*Supplied material:*
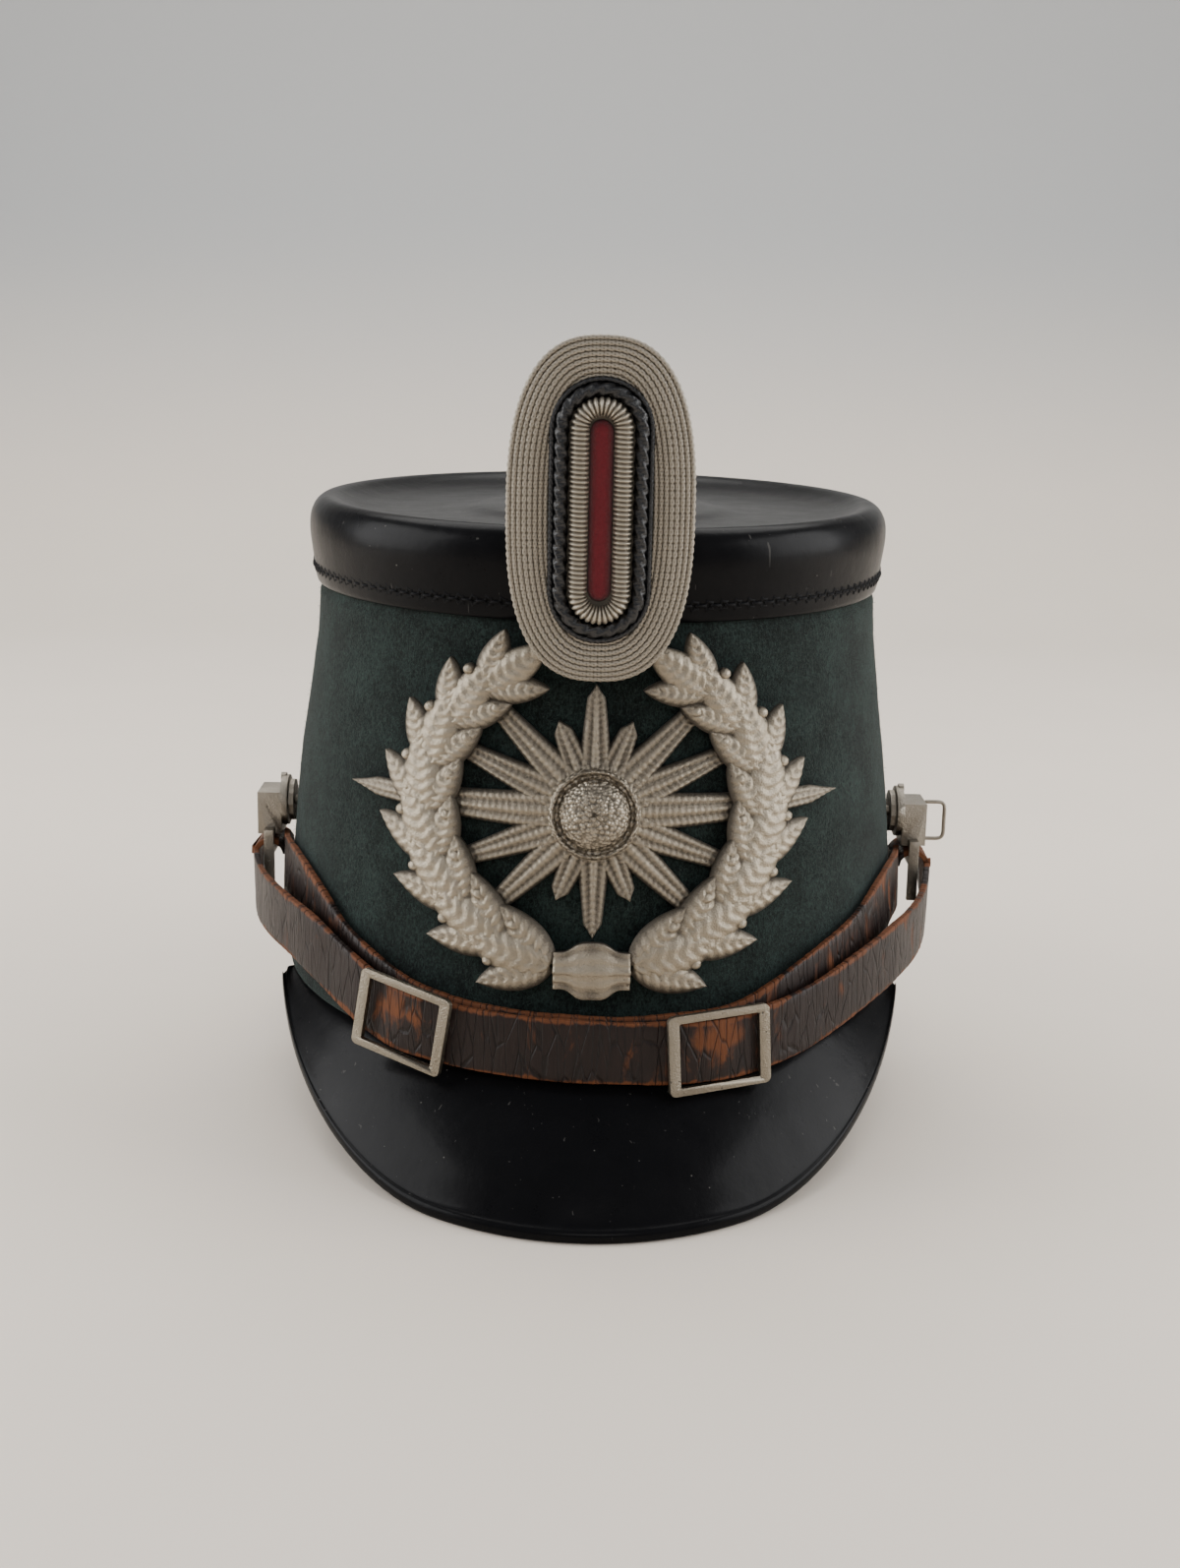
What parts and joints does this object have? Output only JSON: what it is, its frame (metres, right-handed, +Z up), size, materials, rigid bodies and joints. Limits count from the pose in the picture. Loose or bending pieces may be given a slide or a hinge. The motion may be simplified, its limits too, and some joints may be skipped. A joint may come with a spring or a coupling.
{
  "type": "shako hat",
  "caption": "Felt-covered shako with a hard crown, front and rear peaks, a wreath and star plate, an oval cockade and a buckled leather chin strap.",
  "frame": {"origin": "middle of the overall box's bottom face, on the surface the hat stands on", "axes": "+Z up through the crown, -Y out of the front where the plate is, +X to the right as seen by someone facing the front"},
  "size_m": [0.2042, 0.2656, 0.2124],
  "materials": {
    "fibre": "black lacquered vulcanised fibre, semi-gloss",
    "felt": "dark grey-green wool felt",
    "stamped_metal": "stamped, matt, slightly tarnished",
    "braid": "pale metallic twisted cord",
    "black_cord": "glossy twisted black cord",
    "silver_thread": "wound silver thread",
    "red_cloth": "matt dark red wool",
    "leather": "dark brown, cracked, worn at its edges",
    "buckle_metal": "flat, dull, pitted",
    "steel": "plated, dull, a little rusty"
  },
  "bodies": {
    "root": {"crown": "fibre", "body": "felt", "visor_front": "fibre", "visor_rear": "fibre", "plate_star": "stamped_metal", "plate_wreath": "stamped_metal", "plate_boss": "stamped_metal", "side_post_left": "steel", "side_post_right": "steel", "plate_post_left": "steel", "plate_post_right": "steel", "cockade_post": "steel", "cockade_base": "braid", "cockade_black_ring": "black_cord", "cockade_silver_ring": "silver_thread", "cockade_centre": "red_cloth", "strap_hook_right": "steel", "strap_hook_left": "steel", "wire_loop_right": "steel", "chin_strap": "leather", "buckle_left": "buckle_metal", "stud_left": "buckle_metal", "buckle_right": "buckle_metal", "stud_right": "buckle_metal"}
  },
  "joints": []
}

*Given instruction:* Extract the data exactly as given.

*Full response:*
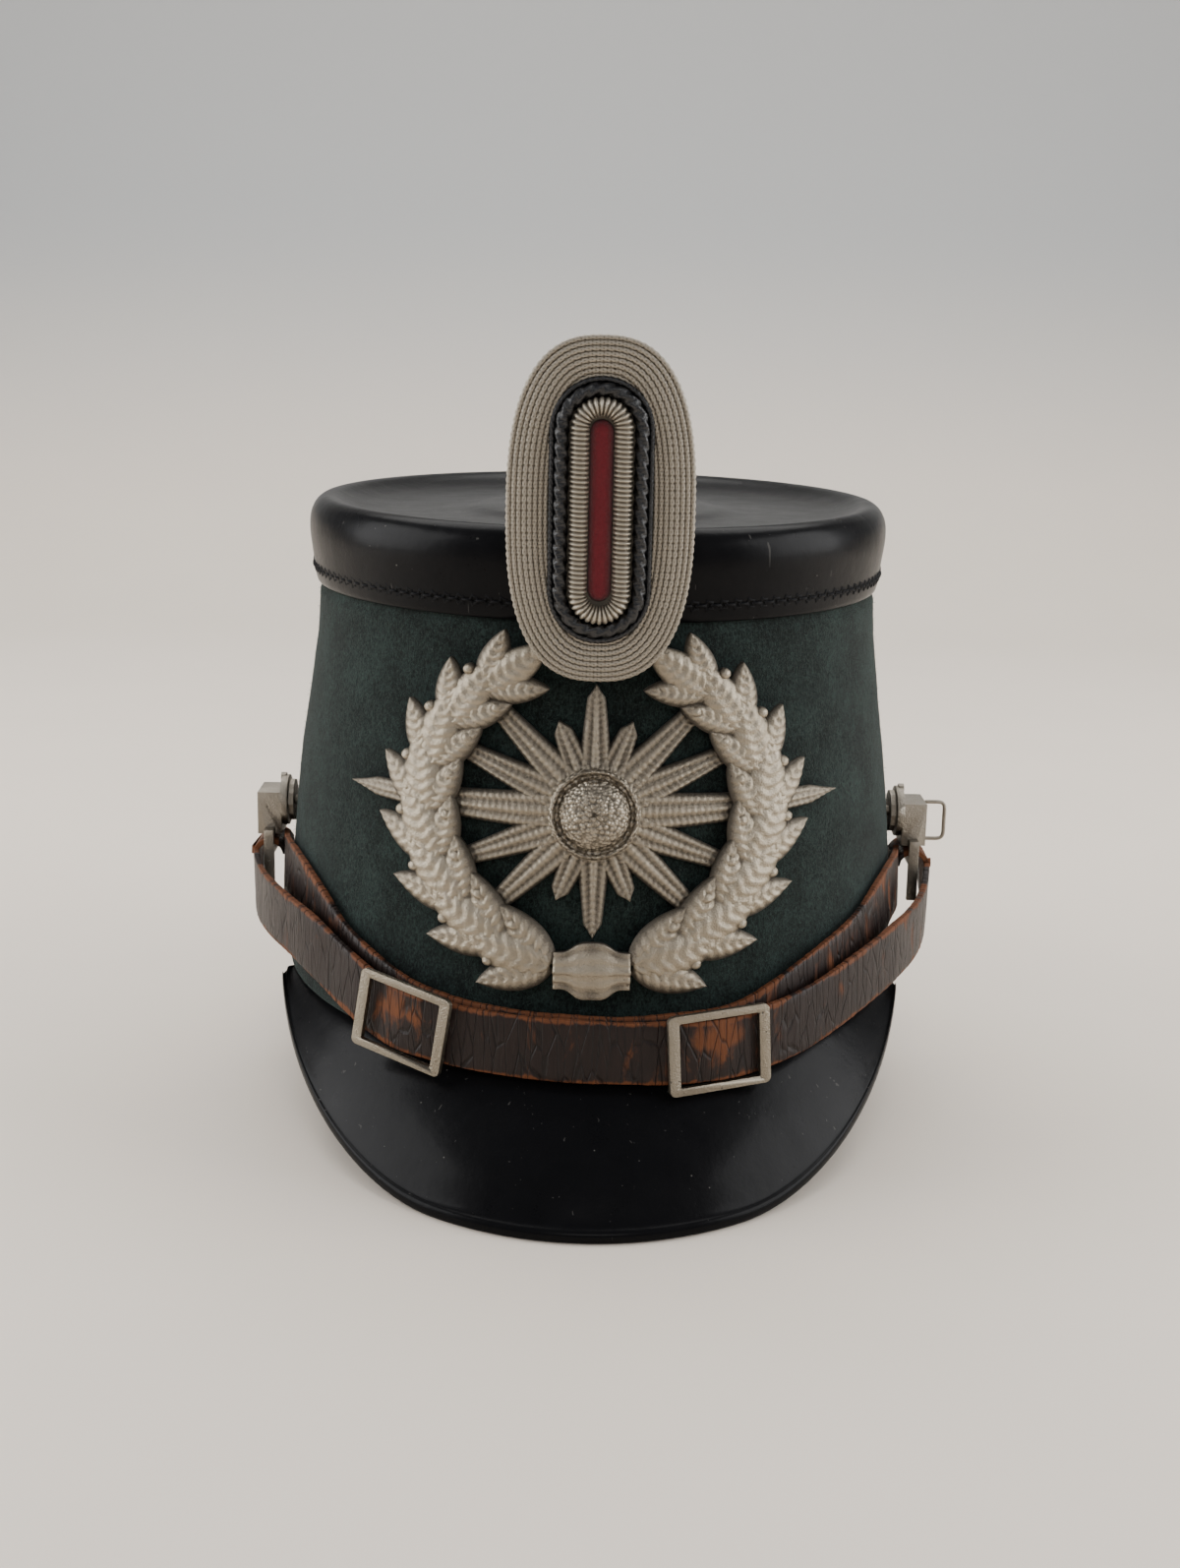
What parts and joints does this object have? Output only JSON: what it is, its frame (metres, right-handed, +Z up), size, materials, rigid bodies and joints. Limits count from the pose in the picture. Loose or bending pieces may be given a slide or a hinge. The motion may be simplified, its limits too, and some joints may be skipped. A joint may come with a spring or a coupling.
{
  "type": "shako hat",
  "caption": "Felt-covered shako with a hard crown, front and rear peaks, a wreath and star plate, an oval cockade and a buckled leather chin strap.",
  "frame": {"origin": "middle of the overall box's bottom face, on the surface the hat stands on", "axes": "+Z up through the crown, -Y out of the front where the plate is, +X to the right as seen by someone facing the front"},
  "size_m": [0.2042, 0.2656, 0.2124],
  "materials": {
    "fibre": "black lacquered vulcanised fibre, semi-gloss",
    "felt": "dark grey-green wool felt",
    "stamped_metal": "stamped, matt, slightly tarnished",
    "braid": "pale metallic twisted cord",
    "black_cord": "glossy twisted black cord",
    "silver_thread": "wound silver thread",
    "red_cloth": "matt dark red wool",
    "leather": "dark brown, cracked, worn at its edges",
    "buckle_metal": "flat, dull, pitted",
    "steel": "plated, dull, a little rusty"
  },
  "bodies": {
    "root": {"crown": "fibre", "body": "felt", "visor_front": "fibre", "visor_rear": "fibre", "plate_star": "stamped_metal", "plate_wreath": "stamped_metal", "plate_boss": "stamped_metal", "side_post_left": "steel", "side_post_right": "steel", "plate_post_left": "steel", "plate_post_right": "steel", "cockade_post": "steel", "cockade_base": "braid", "cockade_black_ring": "black_cord", "cockade_silver_ring": "silver_thread", "cockade_centre": "red_cloth", "strap_hook_right": "steel", "strap_hook_left": "steel", "wire_loop_right": "steel", "chin_strap": "leather", "buckle_left": "buckle_metal", "stud_left": "buckle_metal", "buckle_right": "buckle_metal", "stud_right": "buckle_metal"}
  },
  "joints": []
}